Aktien sind im Balanced-Portfolio mit knapp 50% vertreten und gegenüber der strategischen Quote von 45% leicht übergewichtet. Wie setzt sich der Anteil zusammen? - Anders als bei Obligationen legen wir bei Aktien einen starken Fokus auf Schweizer Titel. Schweizer Unternehmen sind stark internationalisiert, was dem Portfolio eine gute Diversifikation verleiht. Weitere Schwerpunkte sind die USA und Europa. Ein kleiner Rest umfasst vor allem Asien und Pazifik.

Welche Charakteristiken weist das Schweizer Aktienportfolio auf? - Bei den genannten Mandaten weichen wir relativ stark vom Index ab. Die Fragen sind: Welche Unternehmen sind erstklassig aufgestellt und in einem Wachstumsmarkt aktiv? Wer steckt in einer vielversprechenden Turnaround-Situation? Was sind im gesellschaftlichen und wirtschaftlichen Umfeld die Zukunftstrends?

Welche Aktien fallen in diesem Zusammenhang positiv auf, was sind die Top Picks? - Es ist ein Mix aus Gross und Klein. Roche zum Beispiel. Die Innovationskraft ist beeindruckend. Der Konzern steht zwar an der Patentklippe, aber er macht beim Neuaufbau der Produktpipeline grosse Fortschritte. Auch Swiss Re gefallen uns, ein sehr rentables Unternehmen und gleichzeitig potenzieller Nutzniesser der Zinswende. Das gilt grundsätzlich für alle Finanztitel, so auch für UBS. Die Bank hat sich stabilisiert und ist als globaler Vermögensverwalter erfolgreich unterwegs.

Wenn Sie sagen, die Weltwirtschaft wachse weiterhin, müssen Sie auch zyklische Aktien mögen, Industriewerte. - In diese Kategorie fallen etwa Georg Fischer und Komax – vielleicht etwas gewagt, aber zu stark abgestraft wegen der Probleme in der Autoindustrie, Stichworte Dieselskandal und Zollstreit. Das Thema Elektroautos ist nicht zu vernachlässigen.

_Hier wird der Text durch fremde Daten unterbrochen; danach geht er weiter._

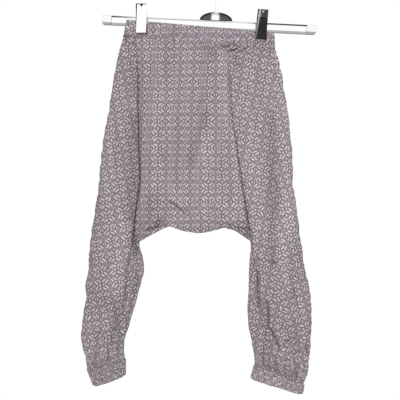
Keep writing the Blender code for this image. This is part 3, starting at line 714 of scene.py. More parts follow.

Was sticht im Ausland hervor? - Aus dem gleichen Grund favorisieren wir die deutschen Autobauer. Sie sind gezwungen, sich neu zu erfinden, und sie werden es mit der gewohnten Gründlichkeit tun. Auch aus Deutschland kommt Wirecard, ein Spezialist für bargeldloses Bezahlen. Der französische Energiekonzern Total profitiert vom höheren Ölpreis und expandiert stark in den Alternativbereich. Weniger bekannt ist Eurofins Scientific, französischer Weltmarktleader für Labortests in Medizin, Umwelttechnik und Lebensmittelindustrie.

Welche Rendite dürfen Anleger mit einem ausgewogenen Depot erwarten, damit es eben doch Spass macht? - Wichtig ist bei jeder Anlagestrategie ein langfristiger Zeithorizont. Im ausgewogenen Depot liegt eine durchschnittliche Mehrrendite von 2 bis 3 Prozentpunkten über der Obligationenrendite drin – auch in schwierigerer Zeit, als es die letzten Jahre der Fall war.